Indeed, most courts conclude that this rule of open access is generally mandated by the First Amendment (following Richmond Newspapers, Inc. v. Virginia (1980), which took that view as to criminal trials). The Vermont statute thus raises several questions:

[1.] Is it constitutionally permissible to temporarily seal complaints in these cases until an answer is filed—generally just three weeks, unless the defendant gets an extension—so that the public gets access to the complaint and the answer at the same time?

[2.] Is it constitutionally permissible to temporarily seal complaints until the motions to dismiss are decided, which could take months?

[3.] Is it constitutionally permissible to permanently seal complaints if the judge grants the motion to dismiss?

[4.] How is all this supposed to practically work, when the statute on its face calls only for the sealing of the complaint (until a motion to dismiss is granted, when “the complaint and any related papers or pleadings shall remain sealed”)? Does the “shall remain sealed” language suggest that the motion to dismiss and the responses (as “related papers or pleadings”) would themselves be sealed at the outset, because they generally discuss the facts of the case?

But a case brought under the statute, and then removed to federal district court, also raises another question:

[5.] Does the Vermont state sealing statute apply when the case is being litigated in federal court?

In Giroux, the complaint was initially sealed, I moved to intervene and unseal, and Judge Reiss generally granted my motion (with a twist as to a motion to strike that need not detain us here), but without writing an opinion. In her Haynes opinion, however, she did expressly discuss the sealing question. First, she held that the Vermont statute didn’t apply in federal court:

 “‘Under the Erie doctrine, federal courts sitting in diversity apply state substantive law and federal procedural law.'” A state law is “substantive” where its application would make an “important … difference to the character or result of the litigation” or would impact “the fortunes of one or both litigants” so dramatically that “failure to enforce it would be likely to cause a plaintiff to choose the federal court.”

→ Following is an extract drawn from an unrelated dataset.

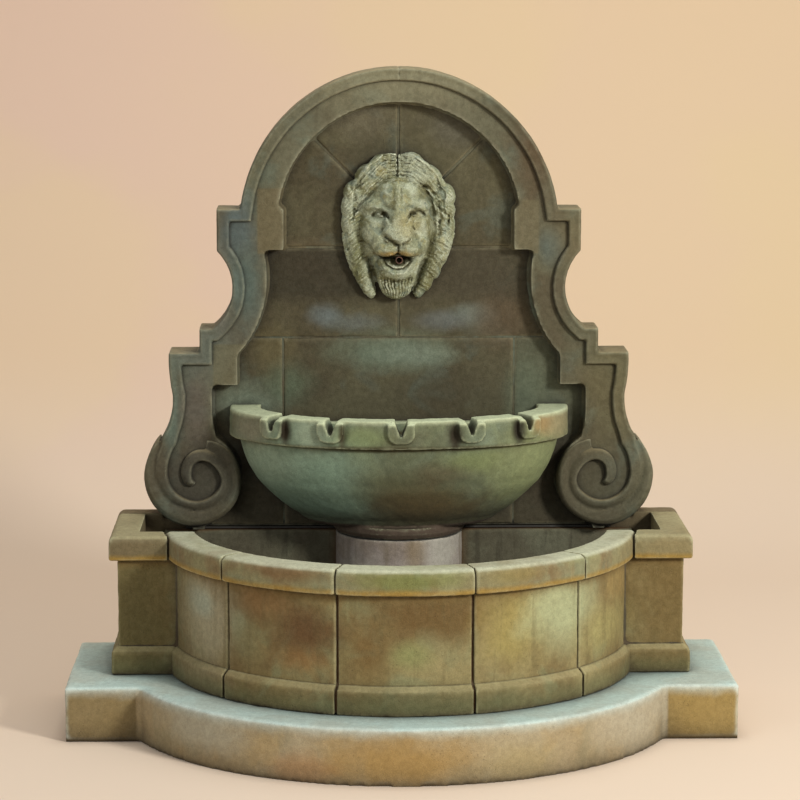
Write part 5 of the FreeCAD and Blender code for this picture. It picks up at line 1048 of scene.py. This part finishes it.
def makePoolCore():
    look = poolLook
    core = copyOfNode("pool_basin", "poolCore")
    skinOver(core, look["core"], 1)
    drawIn(core, look["skin"])
    # its outer side is set further back behind the stones, so the joints are deep
    spots, centre = readSpots(core), wallLine - look["centre"]
    reach = numpy.hypot(spots[:, 0], spots[:, 1] - centre)
    outer = (spots[:, 1] < wallLine - look["pierDepth"] - 0.006) & (reach > look["bow"] - 0.025)
    inward = 1 - look["setBack"] * outer / reach
    spots[:, 0] *= inward
    spots[:, 1] = centre + (spots[:, 1] - centre) * inward
    writeSpots(core, spots)
    settle(core, poolDark, ("pool_basin",))


def makePoolStones():
    look = poolLook
    back, out, top, crown = -look["facing"], look["mould"], look["mouldTop"], look["wallTop"]
    wallProfile = ((back, top - look["lap"]), (0, top - look["lap"]), (0, crown), (back, crown))
    mouldProfile = ((back, look["foot"]), (out, look["foot"]), (out, top - look["chamfer"]),
                    (out - look["chamfer"], top), (back, top))
    meet = math.acos((look["pierDepth"] - look["centre"]) / look["bow"])  # where the bow meets the piers
    seams = (-math.degrees(meet),) + look["joints"] + (math.degrees(meet),)
    gap = math.degrees(look["gap"] / look["bow"])
    front, inner = wallLine - look["pierDepth"], look["bow"] * math.sin(meet) - look["lap"]
    for profile, family in ((wallProfile, "wallStone"), (mouldProfile, "baseStone")):
        stones = [loftPiece(family, bowSections(start + gap, end - gap, profile))
                  for start, end in zip(seams, seams[1:])]
        for side in (-1, 1):
            # pier: from the bow's end along the front, round the corner and back to the wall
            path = (((side * inner, front), (0, -1)), ((side * look["half"], front), (side, -1)),
                    ((side * look["half"], wallLine - look["wallGap"]), (side, 0)))
            sections = [poolSection(direction, foot, profile) for foot, direction in path]
            stones.append(loftPiece(family, sections))
        for stone in stones:
            weather(stone, look["voxel"], look["waves"])
        settle(joinPieces(stones, family + "s"), poolStone, ("pool_basin",))


makePoolCore()
makePoolStones()
print("pool made")

# bowl: the cast shell, drawn in towards the foot, with hollows worn beside the spouting notches
bowlLook = {"voxel": 0.0034, "waves": ((0.08, 0.0024), (0.02, 0.0014)),
            "setback": 0.080, "half": 0.366, "reach": 0.235,
            # how far the side is drawn in or let out at each height, as a share of its reach
            "shape": ((0.395, 0), (0.42, -0.085), (0.443, -0.09), (0.4706, -0.064), (0.498, -0.022),
                      (0.526, -0.002), (0.56, 0), (0.592, 0)),
            "hollows": (-0.243, -0.122, 0.112, 0.247), "hollowHeight": 0.625, "hollowWidth": 0.0095,
            "hollowTall": 0.026, "hollowDepth": 0.010}


def makeBowl():
    look = bowlLook
    piece = copyOfNode("bowl", "bowlShell")
    weather(piece, look["voxel"], look["waves"])
    spots = readSpots(piece)
    x, y, z = spots.T
    heights = numpy.linspace(look["shape"][0][0], look["shape"][-1][0], 80)
    factor = 1 + numpy.interp(z, heights, [smoothAlong(look["shape"], height) for height in heights])
    centre = wallLine - look["setback"]
    onBand = (z > look["shape"][-1][0]) & (y < centre)
    up = (z - look["hollowHeight"]) / look["hollowTall"]
    hollow = sum(numpy.exp(-((x - place) / look["hollowWidth"]) ** 2 - up ** 2) for place in look["hollows"])
    outside = numpy.clip((numpy.hypot(x / look["half"], (centre - y) / look["reach"]) - 0.93) / 0.04, 0, 1)
    spots[:, 0] = x * factor
    spots[:, 1] = centre - (centre - y) * factor + look["hollowDepth"] * hollow * onBand * outside
    writeSpots(piece, spots)
    settle(piece, bowlStone, ("bowl",))


makeBowl()
print("bowl made")

# floor, light and camera
stageLook = {"floor": (223, 204, 182), "back": ((219, 191, 169), (221, 196, 162)), "haze": (222, 199, 158),
             "tintHalf": 1.1, "tintHeight": 0.5, "width": 24, "front": -12, "depth": 3.4, "bend": 1.8,
             "bendSteps": 12, "wallHeight": 6}


def backdropMaterial():
    look = stageLook
    material, shader = newMaterial("paleBackdrop")
    height, across = along("Z"), along("X")
    tint = blend(ranged(across, -look["tintHalf"], look["tintHalf"]), *look["back"])
    tint = blend(ranged(noise(0.9, 3), 0.46, 0.62, 0, 0.5), tint, look["haze"])
    link(blend(ranged(height, 0.0, look["tintHeight"]), look["floor"], tint), shader, "Base Color")
    shader.inputs["Roughness"].default_value = 0.9
    # the camera sees through the back of the backdrop, so the fountain can be looked at from behind
    behind = addNode("NewGeometry").outputs["Backfacing"]
    seen = addNode("LightPath").outputs["Is Camera Ray"]
    clear = addNode("BsdfTransparent").outputs[0]
    mix = addNode("MixShader", {0: times(behind, seen), 1: shader.outputs[0], 2: clear})
    link(mix.outputs[0], paint["tree"].nodes["Material Output"], "Surface")
    return material


def makeBackdrop():
    look = stageLook
    deselectAll()
    bpy.ops.mesh.primitive_plane_add(size=1, location=(0, 0, 0))
    floor = takeNew("paleFloor")
    bpy.ops.object.mode_set(mode="EDIT")
    mesh = bmesh.from_edit_mesh(floor.data)
    for vertex in mesh.verts:
        vertex.co.x *= look["width"]
        vertex.co.y = look["depth"] - look["bend"] if vertex.co.y > 0 else look["front"]
        vertex.select = vertex.co.y > 0
    mesh.select_flush_mode()
    for step in range(look["bendSteps"]):
        turn = math.radians(90 * (step + 1) / look["bendSteps"])
        bpy.ops.mesh.extrude_region_move()
        for vertex in bmesh.from_edit_mesh(floor.data).verts:
            if vertex.select:
                vertex.co.y = look["depth"] - look["bend"] * (1 - math.sin(turn))
                vertex.co.z = look["bend"] * (1 - math.cos(turn))
    bpy.ops.mesh.extrude_region_move(TRANSFORM_OT_translate={"value": (0, 0, look["wallHeight"])})
    bpy.ops.object.mode_set(mode="OBJECT")
    floor.data.materials.append(backdropMaterial())
    bpy.ops.object.shade_smooth()


makeBackdrop()

lampAim = Vector((0, 0.1, 0.6))
lampLooks = {
    "keyLamp": {"place": (3.7, -3.9, 2.9), "size": 1.0, "power": 262, "tint": (1.0, 0.985, 0.955)},
    "fillLamp": {"place": (-3.6, -4.0, 2.2), "size": 3.0, "power": 34, "tint": (0.97, 0.985, 1.0)},
    "topLamp": {"place": (0.2, 0.6, 4.4), "size": 2.5, "power": 60, "tint": (1.0, 0.99, 0.98)},
}
for lampName, look in lampLooks.items():
    bpy.ops.object.light_add(type="AREA", location=look["place"])
    lamp = bpy.context.object
    lamp.name = lampName
    lamp.data.shape = "DISK"
    lamp.data.size = look["size"]
    lamp.data.energy = look["power"]
    lamp.data.color = look["tint"]
    lamp.rotation_euler = (lampAim - Vector(look["place"])).to_track_quat("-Z", "Y").to_euler()

skyLook = {"tone": (238, 240, 242), "strength": 0.5}
world = bpy.data.worlds.new("studio")
bpy.context.scene.world = world
world.use_nodes = True
world.node_tree.nodes["Background"].inputs["Color"].default_value = linear(*skyLook["tone"])
world.node_tree.nodes["Background"].inputs["Strength"].default_value = skyLook["strength"]

viewLook = {"place": (-0.1415, -6.2025, 1.6244), "yaw": 0.0221, "pitch": 0.1461, "lens": 137.01, "sensor": 36}
bpy.ops.object.camera_add(location=viewLook["place"],
                          rotation=(math.pi / 2 - viewLook["pitch"], 0, -viewLook["yaw"]))
camera = bpy.context.object
camera.name = "photoCamera"
camera.data.lens = viewLook["lens"]
camera.data.sensor_width = viewLook["sensor"]
bpy.context.scene.camera = camera
bpy.context.scene.view_settings.view_transform = "Standard"
print("stage set")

Although Defendant asserts that the application of 12 V.S.A. § 522(b) would have a “permanent effect on the final outcome of [the] case” by potentially shielding the allegations against him from the public eye, the disposition of a collateral issue is not “outcome-determinative” under the Erie test, which considers whether “application of the state rule would wholly bar recovery” or otherwise dictate which party prevails on the merits of the case. As a result, federal law governs motions to seal records in federal court even when a state law addresses the type of records at issue. See, e.g., Loertscher v. Schimel, 2015 WL 5749827, at * 12 (W.D. Wis. Sept. 30, 2015) (finding the “court is not automatically obligated to seal the records of [plaintiff’s] [child protective services] proceeding simply because Wisconsin law provides that such records are confidential”); see also Tower v. Leslie-Brown, 167 F. Supp. 2d 399, 405 (D. Me. 2001) (finding that “the statutes closing the state [child protective] proceedings do not govern this civil rights action in federal court”).

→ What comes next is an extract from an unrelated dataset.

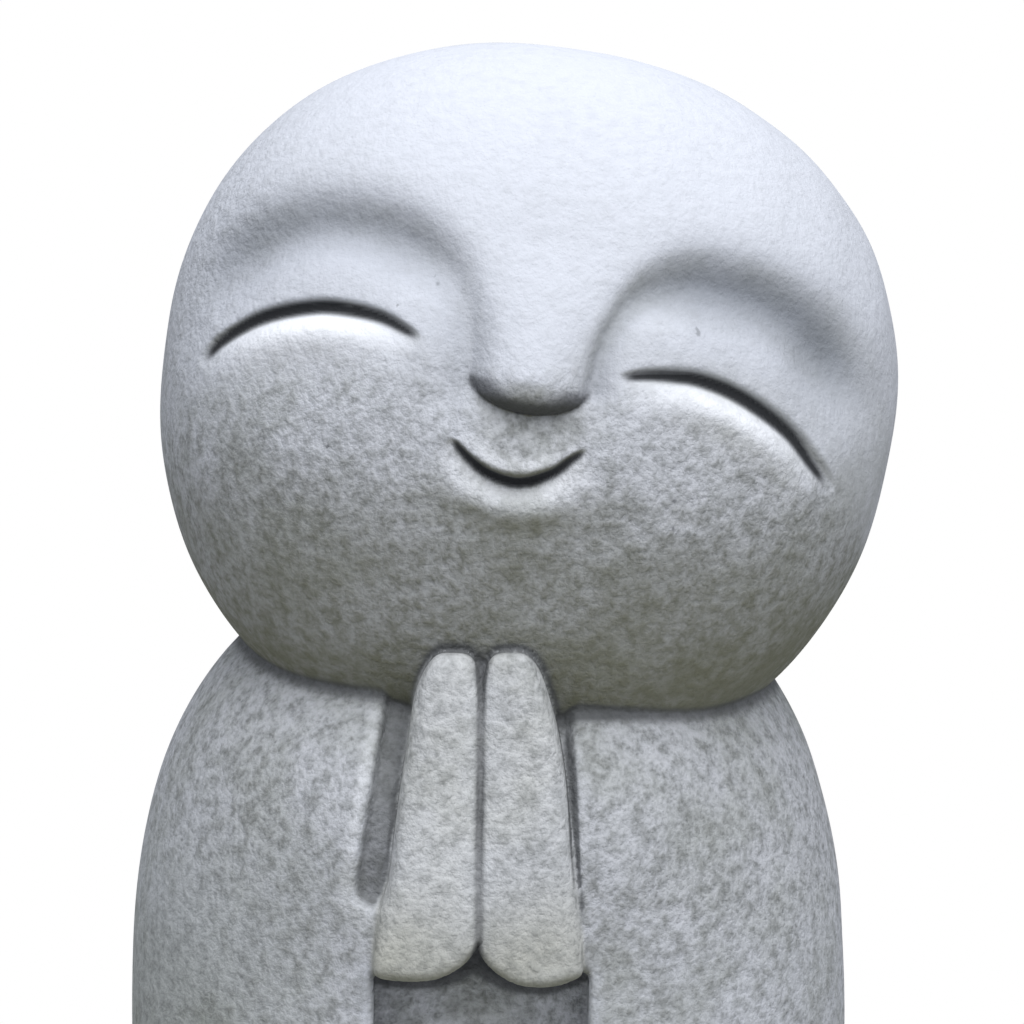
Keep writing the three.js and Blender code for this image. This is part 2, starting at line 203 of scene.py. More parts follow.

Then, she concluded that, under federal law principles, sealing was improper:

To determine how much weight to afford an asserted privacy right [in deciding whether to seal a court filing] a court must “first consider the degree to which the subject matter is traditionally considered private[,]” and then consider “[t]he nature and degree of injury[.]” Although “the privacy interests of innocent third parties should weigh heavily in a court’s balancing equation,” the privacy interests of the parties merit lesser weight. Accordingly, while a defendant’s right to privacy is important, “the potential for embarrassment” from the “highly sensitive nature” of child sexual abuse allegations does not presumptively outweigh the right to public access. Brown v. Maxwell, 929 F.3d 41, 50 (2d Cir. 2019) (rejecting district court’s rationale for sealing numerous documents in case involving high-profile allegations of sexual misconduct involving minors).

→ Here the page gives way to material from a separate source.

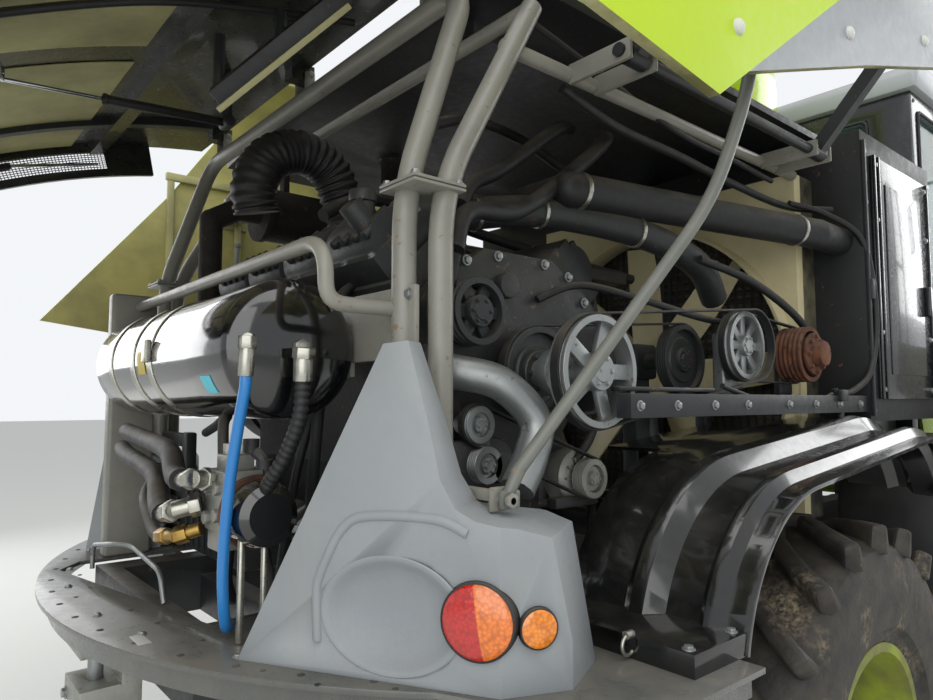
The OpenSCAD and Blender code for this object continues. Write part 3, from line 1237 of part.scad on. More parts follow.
// Flap at the spout's end: a channel open below, its cheeks outside the arm's walls
flap_len = 420;
module spout_flap() color(grey) {
  cheek = spout_w / 2 + 6;
  for (s = [-1, 1]) difference() {
    side_plate(s > 0 ? cheek : -cheek - 7, s > 0 ? cheek + 7 : -cheek) polygon([
      [flap_pin_x + 30, duct_top - 76], [flap_pin_x + 30, duct_top - 16], [arm_x1 - 6, duct_top + 15],
      [arm_x1 - flap_len, duct_top + 15], [arm_x1 - flap_len, duct_top - 150],
      [arm_x1 - 40, spout_pivot_z + 40]
    ]);
    bar_y(flap_pin_x, flap_pin_z, -spout_w, spout_w, flap_pin_r + gap);
  }
  slab(arm_x1 - flap_len, arm_x1 - 6, -cheek - 1, cheek + 1, duct_top + 8, duct_top + 15);
}

// Intake housing, hung on pins at the front of the rails and held by two cylinders
intake_x0 = drum[0] + drum_r + 40;
intake_x1 = F + intake_dx;
intake_z0 = 900;
intake_z1 = 1560;
intake_wall = 22;
intake_pin = [F + 535, 970];
intake_pin_r = 30;
feed_x = intake_x1 - 190;
feed_z = [intake_z1 - 190, intake_z0 + 190];
feed_shaft_r = 28;
cyl_y = 330;
cyl_a = [F + 190, 725];
cyl_b = [F + 1350, 835];
cyl_pin_r = 18;
eye_slack = 9;
module intake_housing() color(lime) {
  difference() {
    slab(intake_x0, intake_x1, -intake_w / 2, intake_w / 2, intake_z0, intake_z1);
    slab(intake_x0 - 1, intake_x1 + 1, -intake_w / 2 + intake_wall, intake_w / 2 - intake_wall,
      intake_z0 + intake_wall, intake_z1 - intake_wall);
    bar_y(drum[0], drum[1], -intake_w, intake_w, drum_r + 100);
    bar_y(intake_pin[0], intake_pin[1], -intake_w, intake_w, intake_pin_r + gap);
    for (z = feed_z) bar_y(feed_x, z, -intake_w, intake_w, feed_shaft_r + gap);
  }
  // Mounting frame for the front attachment, with its hooks
  for (s = [-1, 1]) slab(intake_x1 - 60, intake_x1, s > 0 ? intake_w / 2 - 1 : -intake_w / 2 - 90,
    s > 0 ? intake_w / 2 + 90 : -intake_w / 2 + 1, intake_z0, intake_z1);
  slab(intake_x1 - 60, intake_x1, -intake_w / 2 - 90, intake_w / 2 + 90, intake_z1 - 1, intake_z1 + 60);
  // Lugs and pins for the lift cylinders
  both() {
    for (s = [-1, 1])
      slab(cyl_b[0] - 40, cyl_b[0] + 40, -cyl_y + s * 38 - 8, -cyl_y + s * 38 + 8, cyl_b[1] - 34, intake_z0 + 1);
    bar_y(cyl_b[0], cyl_b[1], -cyl_y - 44, -cyl_y + 44, cyl_pin_r);
  }
}
module feed_roll(z) {
  bar_y(feed_x, z, -intake_w / 2 + intake_wall + 6, intake_w / 2 - intake_wall - 6, feed_roll_r - 18);
  bar_y(feed_x, z, -intake_w / 2 - 12, intake_w / 2 + 12, feed_shaft_r);
  for (i = [0 : 11]) translate([feed_x, 0, z]) rotate([0, i * 30, 0])
    slab(feed_roll_r - 30, feed_roll_r, -intake_w / 2 + intake_wall + 12, intake_w / 2 - intake_wall - 12, -9, 9);
}
module feed_roll_upper() color(silver) feed_roll(feed_z[0]);
module feed_roll_lower() color(silver) feed_roll(feed_z[1]);

// Two lift cylinders from the front axle to the intake housing
cyl_len = norm(cyl_b - cyl_a);
cyl_tilt = atan2(cyl_b[1] - cyl_a[1], cyl_b[0] - cyl_a[0]);
barrel_len = 700;
rod_in = 160;
module along_cylinder() {
  translate([cyl_a[0], -cyl_y, cyl_a[1]]) rotate([0, -cyl_tilt, 0]) children();
}
module lift_barrels() color(dark) both() along_cylinder() difference() {
  union() {
    bar_y(0, 0, -28, 28, 34);
    bar_x(0, 0, 10, 60, 26);
    bar_x(0, 0, 54, barrel_len, 42);
    bar_x(0, 0, barrel_len - 40, barrel_len, 50);
  }
  bar_y(0, 0, -40, 40, cyl_pin_r + gap);
  bar_x(0, 0, barrel_len - 300, barrel_len + 1, 24 + gap);
}
module lift_rods() color(silver) both() along_cylinder() difference() {
  union() {
    bar_x(0, 0, barrel_len - rod_in, cyl_len - 25, 24);
    bar_y(cyl_len, 0, -28, 28, cyl_pin_r + eye_slack + 14);
  }
  bar_y(cyl_len, 0, -40, 40, cyl_pin_r + eye_slack);
}

// Hydraulic valve block, filter and pump beside the tank
block = [R - 1480, -645];
block_z0 = 1320;
block_z1 = 1450;
module hydraulic_block() color(silver) {
  slab(block[0] - 45, block[0] + 45, block[1] - 60, block[1] + 60, block_z0, block_z1);
  for (s = [-1, 1]) bar_z(block[0] + s * 27, block[1] + 49, deck_top + gap, block_z0 + 1, 8);
}

// Hoses held between their fittings
function cat(a, b, c, d, t) = 0.5 * ((2 * b) + (c - a) * t + (2 * a - 5 * b + 4 * c - d) * t * t
  + (3 * b - a - 3 * c + d) * t * t * t);
function smooth_path(p, n) = [
  for (i = [0 : len(p) - 2]) for (k = [0 : n - 1])
    cat(p[max(i - 1, 0)], p[i], p[i + 1], p[min(i + 2, len(p) - 1)], k / n),
  p[len(p) - 1]
];
module hose(points, r, n = 4, sides = 8) {
  path = smooth_path(points, n);
  last = len(path) - 1;
  rings = [
    for (i = [0 : last])
      let (
        d = unit(path[min(i + 1, last)] - path[max(i - 1, 0)]),
        ref = abs(d[1]) > 0.9 ? [1, 0, 0] : [0, 1, 0],
        u = unit(cross(d, ref)),
        v = cross(d, u)
      )
      for (k = [0 : sides - 1]) path[i] + r * (cos(k * 360 / sides) * u + sin(k * 360 / sides) * v)
  ];
  faces = concat(
    [[for (k = [0 : sides - 1]) k]],
    [for (i = [0 : last - 1]) for (k = [0 : sides - 1])
      [i * sides + k, (i + 1) * sides + k, (i + 1) * sides + (k + 1) % sides, i * sides + (k + 1) % sides]],
    [[for (k = [sides - 1 : -1 : 0]) last * sides + k]]
  );
  polyhedron(points = rings, faces = faces, convexity = 6);
}
module hoses() color(black) {
  bar_z(R - 1500, -620, tank_z - 230, tank_z - 200 - gap, 18);
  hose([[R - 1500, -620, tank_z - 206], [R - 1500, -620, 1496], [R - 1485, -640, 1474],
    [R - 1480, -645, block_z1 + 6]], 13);
  bar_z(R - 1480, -645, block_z1 + gap, block_z1 + 20, 18);
}

// Hitch jaw on the rear cross member
module hitch_jaw() color(silver) {
  difference() {
    slab(hitch_plate_x - 150, hitch_plate_x - gap, -90, 90, 800, 1000);
    slab(hitch_plate_x - 160, hitch_plate_x - 50, -100, 100, 860, 940);
    bar_z(hitch_plate_x - 95, 0, 790, 1010, 20);
  }
}

main_frame();
rear_deck();
lamp_pods();
tail_lamps();
post_frame();
engine_block();
valve_covers();
exhaust_system();
belt_drive();
main_drive();
radiator();
radiator_housing();
air_pipes();
pressure_tank();
hydraulic_block();
hoses();
mudguards();
rear_axle();
front_axle();
cab_shell();
cab_roof();
cab_glass();
operator_station();
access_platform();
spout_turret();
fuel_tanks();
cab_fittings();
hitch_jaw();
crop_channel();
knuckle_right();
knuckle_left();
tie_rod();
rear_rim_right();
rear_rim_left();
rear_tyre_right();
rear_tyre_left();
front_rim_right();
front_rim_left();
front_tyre_right();
front_tyre_left();
cooling_fan();
tailgate();
panel_arms_right();
panel_arms_left();
side_panel_right();
side_panel_left();
panel_stay_right();
panel_stay_left();
cab_door();
door_glass();
intake_housing();
feed_roll_upper();
feed_roll_lower();
lift_barrels();
lift_rods();
spout_base();
spout_boom();
spout_flap();
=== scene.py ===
"""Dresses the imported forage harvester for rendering: finishes, rounded bodywork and engine bay detail.

The machine stands on its wheels with +X forward, +Y to its left and +Z up, in metres.
"""

import json
import logging
import math
from dataclasses import dataclass, field
from enum import Enum
from typing import Optional, Sequence

import bpy
from mathutils import Matrix, Vector

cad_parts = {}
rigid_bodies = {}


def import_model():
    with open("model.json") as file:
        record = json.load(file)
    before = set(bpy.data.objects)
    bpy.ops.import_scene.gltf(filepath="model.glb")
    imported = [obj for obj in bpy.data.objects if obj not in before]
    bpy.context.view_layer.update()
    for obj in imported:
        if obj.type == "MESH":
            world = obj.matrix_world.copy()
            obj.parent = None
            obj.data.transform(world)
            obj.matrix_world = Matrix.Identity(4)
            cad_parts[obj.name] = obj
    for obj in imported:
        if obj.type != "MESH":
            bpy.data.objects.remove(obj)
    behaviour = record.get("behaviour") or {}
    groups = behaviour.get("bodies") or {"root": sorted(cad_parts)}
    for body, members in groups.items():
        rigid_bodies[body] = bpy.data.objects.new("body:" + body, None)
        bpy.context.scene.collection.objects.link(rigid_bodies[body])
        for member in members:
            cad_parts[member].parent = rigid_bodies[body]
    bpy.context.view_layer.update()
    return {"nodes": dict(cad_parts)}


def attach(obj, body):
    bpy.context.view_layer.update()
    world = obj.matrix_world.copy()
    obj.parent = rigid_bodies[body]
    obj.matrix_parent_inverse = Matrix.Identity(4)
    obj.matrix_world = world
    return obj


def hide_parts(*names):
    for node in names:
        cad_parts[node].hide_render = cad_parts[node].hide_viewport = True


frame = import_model()

LOG = logging.getLogger("harvester")
Point = tuple[float, float, float]
Piece = bpy.types.Object
SIDES = (("right", -1), ("left", 1))
# Along the machine, in metres
REAR_AXLE = -1.05
FRONT_AXLE = 1.9
# From axle to axle and up to the deck's face, in millimetres
WHEELBASE = 2950
DECK_TOP = 1070


# ---------------------------------------------------------------- finishes


def linear(hex_colour: str) -> tuple[float, float, float, float]:
    """Turns a written colour into the linear values that a shader takes.

    Args:
        hex_colour: The colour as #rrggbb.

    Returns:
        Red, green, blue and an alpha of one.
    """
    parts = [int(hex_colour[i : i + 2], 16) / 255 for i in (1, 3, 5)]
    low = [c / 12.92 if c <= 0.04045 else ((c + 0.055) / 1.055) ** 2.4 for c in parts]
    return (low[0], low[1], low[2], 1.0)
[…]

For this reason, in sexual abuse cases, courts have sealed documents to protect the identities of minor victims but have generally not protected the identity of an adult defendant accused of sexual abuse of a minor. Compare Kavanaugh v. Zwilling, 997 F. Supp. 2d 241, 256 (S.D.N.Y. 2014) (sealing records of church court decisions “as the decisions contain sensitive and personal information about the sexual abuse of a [non-party] minor”) with Sinclair v. Brill, 815 F. Supp. 44, 52 (D.N.H. 1993) (denying defendants’ request to seal case stating claims of childhood abuse, finding defendants’ privacy interests were insufficient to “withdraw from public scrutiny the judicial process that has occurred and will occur in this case”).

The documents Defendant seeks to seal are “judicial documents” subject to a presumptive right of public access because they are essential to the court’s performance of its judicial duties. Defendant’s asserted privacy interest in these records is undermined by the Virginia proceedings that he contends are duplicative of this case, which are not sealed and which recite the same or similar facts. Because this diminished privacy interest does not outweigh the heavy presumption in favor of public access, Defendant’s motion to seal is DENIED. See Brown, 929 F.3d at 48, 48 n.20 (reversing district court’s decision to seal documents which “openly refer to and discuss … allegations of sexual assault and sexual trafficking in comprehensive detail,” finding “no countervailing privacy interest sufficient to justify their continued sealing”).